Visitas juntos, invitaciones a casa y mucha provocación sobre el tema religioso. Bernardo narra su amistad con su compañero Dominik. Con una “confesión” inesperada…
Más de sesenta mil kilómetros al año recorriendo Alemania de arriba abajo. Bernardo, responsable comercial de una empresa italiana en Colonia, viaja mucho por motivos laborales. Kilómetros que a menudo recorre con sus compañeros. Son muchas horas de coche, codo con codo, hablando de los clientes, del oficio, cenas en los gastoff y desayunos de hotel. Es casi imposible no acabar sintiéndose un poco más amigos. Pero, entre un viaje y otro, lo que ha pasado entre Bernardo y Dominik es mucho más que eso. Tienen más o menos la misma edad, pero son muy diferentes. Dominik tiene toda la dureza típica de un comecuras teutónico, mientras que Bernardo es de una mansedumbre que no es solo cuestión de temperamento.
«Como hago con todos los compañeros que vienen de otras ciudades, siempre he invitado a Dominik a cenar a casa la noche antes de su marcha», cuenta Bernardo, que lleva un año viviendo en Colonia con su mujer y un hijo pequeño. «Él siempre ha venido, siempre cordial, aunque no perdía ninguna ocasión para pincharme sobre cuestiones referidas a la Iglesia y a la religión. Tengo que admitir que con él siempre he evitado hacer grandes discursos apologéticos. De vez en cuando le contaba lo que hacía con mis amigos del movimiento, pero sin la más mínima intención de convencerle de nada. Me parecía un hueso muy duro de roer».
En abril partieron para un viaje de cinco días. Tenían una serie de citas y una intensa hoja de ruta.

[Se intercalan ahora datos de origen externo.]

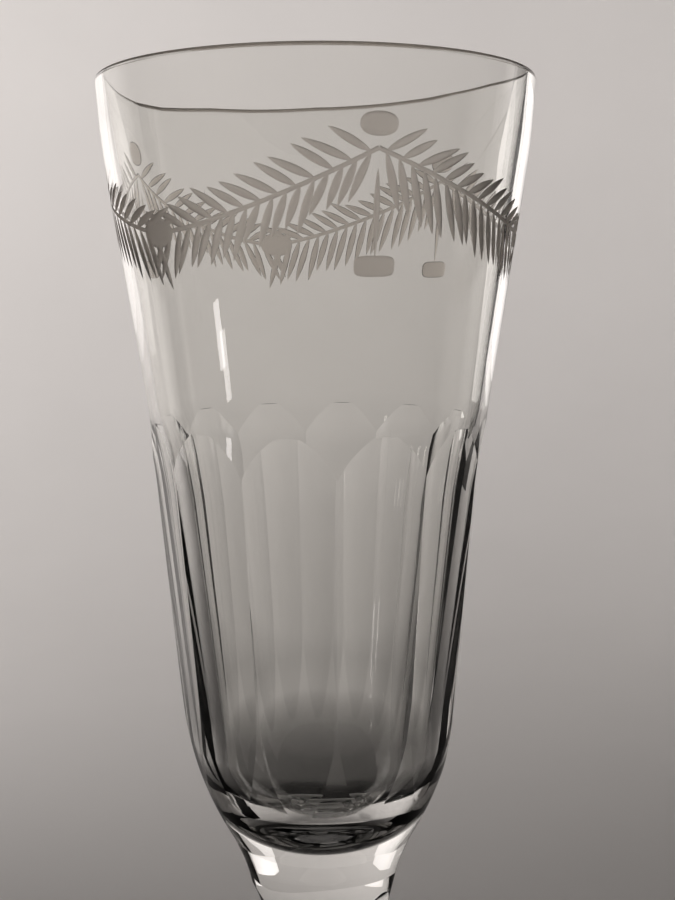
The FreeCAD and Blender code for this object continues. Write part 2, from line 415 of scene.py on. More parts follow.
def set_copies(tree: NodeTree, shape: object, count: object, links: dict[str, object],
               place: object = (0.0, 0.0, 0.0)) -> Node:
    """Add the nodes that set copies of a shape on points.

    Args:
        tree: the tree.
        shape: the shape, or the socket that gives the object to copy.
        count: how many copies there are.
        links: what else feeds the copies, such as their rotation and scale.
        place: where each is.

    Returns:
        The node that gives the copies.
    """
    if shape.type == "OBJECT":
        shape = add_node(tree, "GeometryNodeObjectInfo", links={"Object": shape}).outputs["Geometry"]
    spots = add_node(tree, "GeometryNodePoints", links={"Count": count, "Position": place})
    return add_node(tree, "GeometryNodeInstanceOnPoints", links={"Points": spots, "Instance": shape, **links})


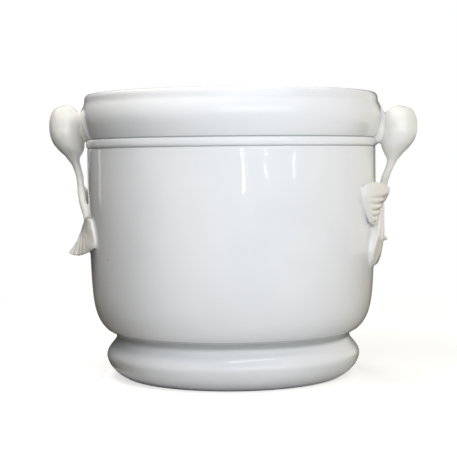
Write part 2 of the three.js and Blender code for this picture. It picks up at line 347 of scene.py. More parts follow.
# The wheel: a Geometry Nodes tree that turns an outline about the axis, with the waves of thrown clay

wheelValues = {
    "Steps Around": 288,
    "Ovality": 0.0006,        # share of the radius
    "Wobble": 0.0018,         # share of the radius
}

wheelFinish = {
    "joinWithin": 0.000004,   # metres, for the seam and the poles
    "sharpFrom": 48.0,        # degrees, a steeper edge stays crisp
}

wheelWaves = [
    # times round, radians per metre of height, phase, share of the wobble
    (2, 9.0, 0.4, 0.34),
    (3, -16.0, 2.1, 0.27),
    (5, 24.0, 4.4, 0.21),
    (9, 40.0, 1.2, 0.18),
]


def drawnIn(angle, z):
    # share of the radius that the turned wall keeps, z in metres
    wave = sum(share * (0.5 + 0.5 * np.sin(turns * angle + climb * z + phase))
               for turns, climb, phase, share in wheelWaves)
    return 1.0 - wheelValues["Wobble"] * wave - wheelValues["Ovality"] * np.sin(angle) ** 2


def makeWheelTree():
    tree, given, out = newTree("turnOnWheel", "GeometryNodeTree", [
        ("Outline", "Geometry"), ("Steps Around", "Int"), ("Ovality", "Float"), ("Wobble", "Float"),
        ("Material", "Material"),
    ], [("Piece", "Geometry")])
    tree.is_modifier = True
    size = newNode(tree, "GeometryNodeAttributeDomainSize", {"Geometry": given["Outline"]}, component="MESH")
    count = size.outputs["Point Count"]
    columns = plus(tree, given["Steps Around"], 1.0)
    grid = newNode(tree, "GeometryNodeMeshGrid", {"Vertices X": columns, "Vertices Y": count})
    index = newNode(tree, "GeometryNodeInputIndex").outputs[0]
    column = calc(tree, "FLOOR", calc(tree, "DIVIDE", plus(tree, index, 0.5), count))
    row = minus(tree, index, times(tree, column, count))
    position = newNode(tree, "GeometryNodeInputPosition").outputs[0]
    spot = sampleAt(tree, given["Outline"], position, row, "FLOAT_VECTOR")
    place = newNode(tree, "ShaderNodeSeparateXYZ", {0: spot}).outputs
    angle = times(tree, calc(tree, "DIVIDE", column, given["Steps Around"]), 2 * math.pi)
    sine = calc(tree, "SINE", angle)
    wave = 0.5 * sum(share for turns, climb, phase, share in wheelWaves)
    for turns, climb, phase, share in wheelWaves:
        turned = calc(tree, "MULTIPLY_ADD", angle, float(turns), phase)
        turned = calc(tree, "MULTIPLY_ADD", place[2], climb, turned)
        wave = calc(tree, "MULTIPLY_ADD", calc(tree, "SINE", turned), 0.5 * share, wave)
    kept = minus(tree, 1.0, times(tree, wave, given["Wobble"]))
    flattened = times(tree, times(tree, sine, sine), given["Ovality"])
    radius = times(tree, place[0], minus(tree, kept, flattened))
    x = times(tree, radius, calc(tree, "COSINE", angle))
    y = times(tree, radius, sine)
    turned = newNode(tree, "ShaderNodeCombineXYZ", {0: x, 1: y, 2: place[2]}).outputs[0]
    moved = newNode(tree, "GeometryNodeSetPosition", {"Geometry": grid.outputs["Mesh"], "Position": turned})
    hollow = sampleAt(tree, given["Outline"], namedValue(tree, "hollow"), row, "FLOAT")
    stored = newNode(tree, "GeometryNodeStoreNamedAttribute", {
        "Geometry": moved.outputs[0], "Name": "hollow", "Value": hollow,
    }, data_type="FLOAT", domain="POINT")
    endTree(tree, out["Piece"], stored.outputs[0], wheelFinish["joinWithin"], given["Material"])
    return tree


def grown(name, source, tree, values):
    # the tree's result on a source mesh, as a plain mesh
    carrier = newObject(name + "Source", source)
    modifier = carrier.modifiers.new("grow", "NODES")
    modifier.node_group = tree
    for item in tree.interface.items_tree:
        if item.item_type == "SOCKET" and item.in_out == "INPUT" and item.name in values:
            modifier[item.identifier] = values[item.name]
    graph = bpy.context.evaluated_depsgraph_get()
    mesh = bpy.data.meshes.new_from_object(carrier.evaluated_get(graph))
    bpy.data.objects.remove(carrier)
    mesh.name = name
    return mesh


def triangles(mesh):
    # corner places in millimetres and the triangles between them
    mesh.calc_loop_triangles()
    places = np.zeros(len(mesh.vertices) * 3, np.float32)
    mesh.vertices.foreach_get("co", places)
    corners = np.zeros(len(mesh.loop_triangles) * 3, np.int32)
    mesh.loop_triangles.foreach_get("vertices", corners)
    return places.reshape(-1, 3) / mm, corners.reshape(-1, 3)


def pointOut(mesh):
    # turns the faces outwards if the mesh encloses a negative volume, and gives the volume in cm3
    places, corners = triangles(mesh)
    a, b, c = places[corners].astype(float).transpose(1, 0, 2)
    volume = np.einsum("ij,ij->i", a, np.cross(b, c)).sum() / 6
    if volume < 0:
        mesh.flip_normals()
    return abs(volume) / 1000


def addPiece(name, mesh, nodes):
    mesh.name = name
    piece = newObject(name, mesh)
    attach(piece, "root")
    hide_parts(*nodes)


def turnPiece(name, tree, material, node):
    outside, rest = outlines[name]
    outline = outside + rest + ([outside[0]] if rest[-1][0] > 0 else [])
    edges = [(i, i + 1) for i in range(len(outline) - 1)]
    line = newMesh(name + "Outline", [(r * mm, 0.0, z * mm) for r, z in outline], edges, [])
    setAttribute(line, "hollow", hollowAt(outline))
    mesh = grown(name, line, tree, {**wheelValues, "Material": material})
    volume = pointOut(mesh)
    mesh.set_sharp_from_angle(angle=math.radians(wheelFinish["sharpFrom"]))
    addPiece(name, mesh, [node])
    print(name, len(mesh.polygons), "faces", round(volume, 1), "cm3")


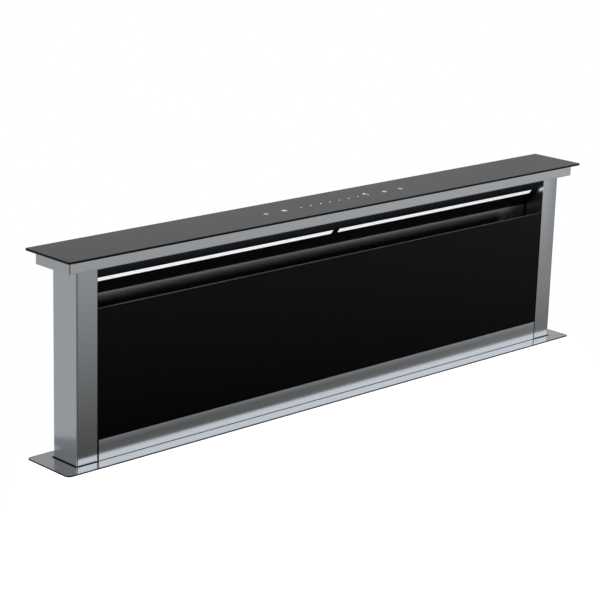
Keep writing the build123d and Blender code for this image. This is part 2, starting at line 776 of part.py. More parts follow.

Los descansos les sirven para conocerse mejor. «Dominik me contó que tenía pareja desde hacía mucho tiempo y yo hice el clásico comentario: “Bueno, pues ya estoy esperando la noticia, os toca ir a por el niño…”». De vuelta a Colonia, se despidieron: «Da muchos recuerdos a tu mujer y al pequeño». Luego Dominik, retomando el comentario de unos días antes, se puso serio y añadió: «Nosotros también tuvimos un hijo». Bernardo le deja hablar. Le cuenta que hace tres años su novia se enteró de que estaba embarazada y abortó. Él le dejó libertad para decidir, aunque desde el principio percibió la presencia de aquel hijo. Mientras habla, rompe a llorar, buscando con los ojos la mirada de Bernardo. «Me quedé en silencio delante de aquella herida, delante de ese corazón que misteriosamente se abría ante mí. En sus ojos veía la necesidad de alguien que le dijera que la esperanza no había muerto entonces, tres años atrás, con su niño». Bernardo lo abrazó, sorprendido por la libertad de su compañero. ¿Por qué le había querido confiar ese peso precisamente a él, con el que habría podido sentirse juzgado? Al separarse después de aquel abrazo, Dominik le dijo: «Me gusta mucho estar contigo, espero que podamos pasar más tiempo juntos».
Al cabo de unas semanas, los dos amigos volvieron a verse. Dominik estaba distinto, parecía haber abandonado un poco su pose más descarada. Le consulta sobre la oportunidad de pedir un aumento de sueldo a su jefe y, un poco turbado, le cuenta que ha empezado a sentir un “extraño malestar”. «Cuanto más intento poner en orden mi vida, cuadrarlo todo, incluso la perspectiva de tener un hijo, más me asaltan miles de preguntas. ¿Qué es lo que me pasa?». Bernardo le sonríe: «Mira, lo que me contaste en nuestro último viaje lo llevo desde entonces en mi corazón. También se ha convertido en una herida para mí. Ahora todas tus preguntas son lo más importante, también para mí. La fe que tengo es lo que me permite no dejar pasar las cosas que me pasan». Dominik le interrumpe: «Lo sé, por eso las quiero compartir contigo».